Copy the first line of the material below and every later line through the line containing "number, colour or", without any other output.

◆ Material ◆
** begin **

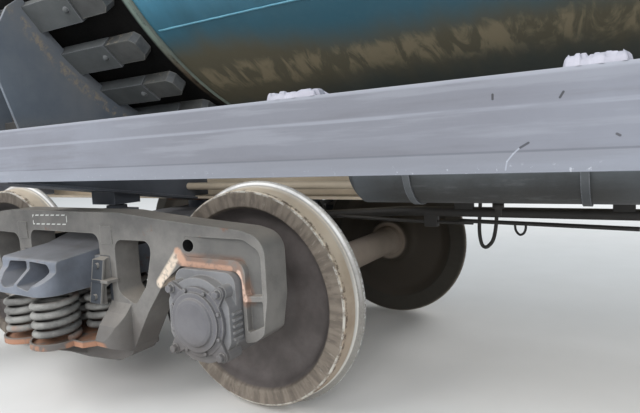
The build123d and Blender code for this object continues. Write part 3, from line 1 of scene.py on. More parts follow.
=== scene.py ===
"""Finishes, small fittings, light and view for a four-axle railway tank car. Metres, in the car's frame."""
import math
import bmesh
import bpy
import numpy as np
from mathutils import Matrix, Vector


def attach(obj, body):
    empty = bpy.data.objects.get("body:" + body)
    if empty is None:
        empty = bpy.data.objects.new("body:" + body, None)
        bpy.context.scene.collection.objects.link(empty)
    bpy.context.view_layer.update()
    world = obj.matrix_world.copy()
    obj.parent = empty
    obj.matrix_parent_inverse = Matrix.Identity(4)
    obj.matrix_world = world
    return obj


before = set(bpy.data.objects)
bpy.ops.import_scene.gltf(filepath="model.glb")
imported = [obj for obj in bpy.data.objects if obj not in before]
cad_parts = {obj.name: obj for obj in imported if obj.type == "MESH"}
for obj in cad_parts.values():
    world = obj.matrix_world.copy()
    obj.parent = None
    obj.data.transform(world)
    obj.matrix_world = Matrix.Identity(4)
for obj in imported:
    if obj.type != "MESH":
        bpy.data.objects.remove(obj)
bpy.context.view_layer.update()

# Places in the CAD. u runs along the car from a bogie's pivot.
PIVOT = 3.9
AXLE_U, AXLE_Z = 0.925, 0.5065
ROUND_HOLE_U, ROUND_HOLE_Z = 0.8235, 0.780
TANK_Z, TANK_R = 2.778, 1.5
HEAD_X = 4.86              # where the tank's straight part ends
DOUBLER_HALF_X = 0.637     # half the length of each sheet under the tank
DOUBLER_DEGREES = 58       # and half its arc
DRUM_X, DRUM_Y, DRUM_Z = -1.957, -0.7, 1.07
SILL_TOP_Z = 1.2665


# Shader expressions

class Field:
    """A number, colour or vector that varies over a surface. Arithmetic between numbers adds Math nodes."""

    def __init__(self, finish, socket):
        self.finish, self.socket = finish, socket

    def math(self, operation, *values):
        return self.finish.node("ShaderNodeMath", {"operation": operation}, dict(enumerate(values)))

    def __add__(self, other):
        return self.math("ADD", self, other)

    __radd__ = __add__

    def __sub__(self, other):
        return self.math("SUBTRACT", self, other)

    def __rsub__(self, other):
        return self.math("SUBTRACT", other, self)

    def __mul__(self, other):
        return self.math("MULTIPLY", self, other)

    __rmul__ = __mul__

    def __truediv__(self, other):
        return self.math("DIVIDE", self, other)

    def __neg__(self):
        return self.math("MULTIPLY", self, -1.0)

    def __abs__(self):
        return self.math("ABSOLUTE", self)

    def least(self, other):
        return self.math("MINIMUM", self, other)

    def most(self, other):
        return self.math("MAXIMUM", self, other)

    def root(self):
        return self.math("SQRT", self)

    def band(self, low, high):
        """0 at low, 1 at high and smooth between; low may be above high."""
        settings = {"interpolation_type": "SMOOTHSTEP"}
        return self.finish.node("ShaderNodeMapRange", settings, {"Value": self, 1: low, 2: high})


class Finish:
    """A procedural material, from its constants and the fields that vary over the surface."""

    def __init__(self, name, **constants):
        self.material = bpy.data.materials.new(name)
        self.material.use_nodes = True
        self.tree = self.material.node_tree
        self.shader = self.tree.nodes["Principled BSDF"]
        for key, value in constants.items():
            self.shader.inputs[key.replace("_", " ")].default_value = value
        self.place = self.node("ShaderNodeTexCoord", out="Object")
        self.normal = self.node("ShaderNodeNewGeometry", out="Normal")
        self.x, self.y, self.z = self.parts(self.place)
        self.ahead, self.side, self.up = self.parts(self.normal)

    def parts(self, vector):
        """The X, Y and Z of a vector field."""
        node = self.node("ShaderNodeSeparateXYZ", {}, {0: vector}).socket.node
        return [Field(self, output) for output in node.outputs]

    def node(self, kind, settings=None, values=None, out=0):
        """One output of a new node, with its settings and the values or fields on its inputs."""
        made = self.tree.nodes.new(kind)
        for key, value in (settings or {}).items():
            setattr(made, key, value)
        for key, value in (values or {}).items():
            if isinstance(value, Field):
                self.tree.links.new(value.socket, made.inputs[key])
            else:
                made.inputs[key].default_value = value
        return Field(self, made.outputs[out])

    def noise(self, scale, detail, rough, stretch=(1, 1, 1), shift=(0, 0, 0), warp=0.0, place=None):
        """Cloudy pattern from 0 to 1 with about scale lumps a metre. Its places come stretched and shifted
        from the object's coordinates, or as they are from the vector field place."""
        moved = {"Vector": self.place, "Scale": stretch, "Location": shift}
        place = place or self.node("ShaderNodeMapping", {}, moved)
        values = {"Vector": place, "Scale": scale, "Detail": detail, "Roughness": rough, "Distortion": warp}
        return self.node("ShaderNodeTexNoise", {}, values)

    def cells(self, scale):
        """Distance to the nearest of about scale random points a metre."""
        return self.node("ShaderNodeTexVoronoi", {}, {"Vector": self.place, "Scale": scale}, "Distance")

    def mix(self, mask, a, b):
        """Colour a where the mask is 0 and b where it is 1."""
        return self.node("ShaderNodeMix", {"data_type": "RGBA"}, {0: mask, 6: a, 7: b}, 2)

    def rounded(self, radius):
        """The normal with edges rounded by radius."""
        return self.node("ShaderNodeBevel", {"samples": 4}, {"Radius": radius})

    def edges(self, radius):
        """1 on sharp edges and 0 on open faces: how far a rounded normal leans from the true one."""
        pair = {0: self.rounded(radius), 1: self.normal}
        return (1 - self.node("ShaderNodeVectorMath", {"operation": "DOT_PRODUCT"}, pair, "Value")) * 4

    def bump(self, height, distance, strength, soft=0.0):
        """A normal from a height field, over edges rounded by the radius soft."""
        values = {"Height": height, "Distance": distance, "Strength": strength}
        if soft:
            values["Normal"] = self.rounded(soft)
        return self.node("ShaderNodeBump", {}, values)

    def done(self, **fields):
        """The material, with each field joined to the shader's input of its name."""
        for key, field in fields.items():
            self.tree.links.new(field.socket, self.shader.inputs[key.replace("_", " ")])
        return self.material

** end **

◆ Answer to this task ◆
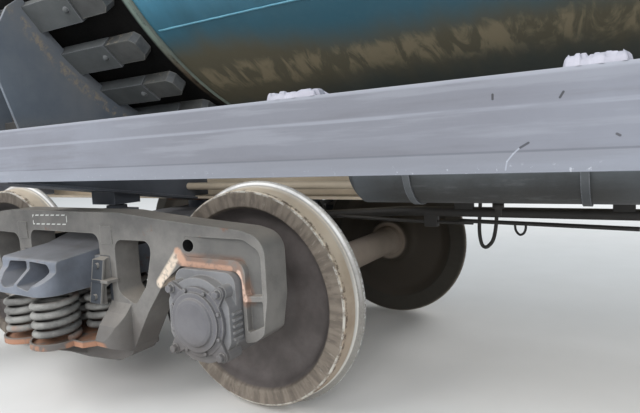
The build123d and Blender code for this object continues. Write part 3, from line 1 of scene.py on. More parts follow.
=== scene.py ===
"""Finishes, small fittings, light and view for a four-axle railway tank car. Metres, in the car's frame."""
import math
import bmesh
import bpy
import numpy as np
from mathutils import Matrix, Vector


def attach(obj, body):
    empty = bpy.data.objects.get("body:" + body)
    if empty is None:
        empty = bpy.data.objects.new("body:" + body, None)
        bpy.context.scene.collection.objects.link(empty)
    bpy.context.view_layer.update()
    world = obj.matrix_world.copy()
    obj.parent = empty
    obj.matrix_parent_inverse = Matrix.Identity(4)
    obj.matrix_world = world
    return obj


before = set(bpy.data.objects)
bpy.ops.import_scene.gltf(filepath="model.glb")
imported = [obj for obj in bpy.data.objects if obj not in before]
cad_parts = {obj.name: obj for obj in imported if obj.type == "MESH"}
for obj in cad_parts.values():
    world = obj.matrix_world.copy()
    obj.parent = None
    obj.data.transform(world)
    obj.matrix_world = Matrix.Identity(4)
for obj in imported:
    if obj.type != "MESH":
        bpy.data.objects.remove(obj)
bpy.context.view_layer.update()

# Places in the CAD. u runs along the car from a bogie's pivot.
PIVOT = 3.9
AXLE_U, AXLE_Z = 0.925, 0.5065
ROUND_HOLE_U, ROUND_HOLE_Z = 0.8235, 0.780
TANK_Z, TANK_R = 2.778, 1.5
HEAD_X = 4.86              # where the tank's straight part ends
DOUBLER_HALF_X = 0.637     # half the length of each sheet under the tank
DOUBLER_DEGREES = 58       # and half its arc
DRUM_X, DRUM_Y, DRUM_Z = -1.957, -0.7, 1.07
SILL_TOP_Z = 1.2665


# Shader expressions

class Field:
    """A number, colour or vector that varies over a surface. Arithmetic between numbers adds Math nodes."""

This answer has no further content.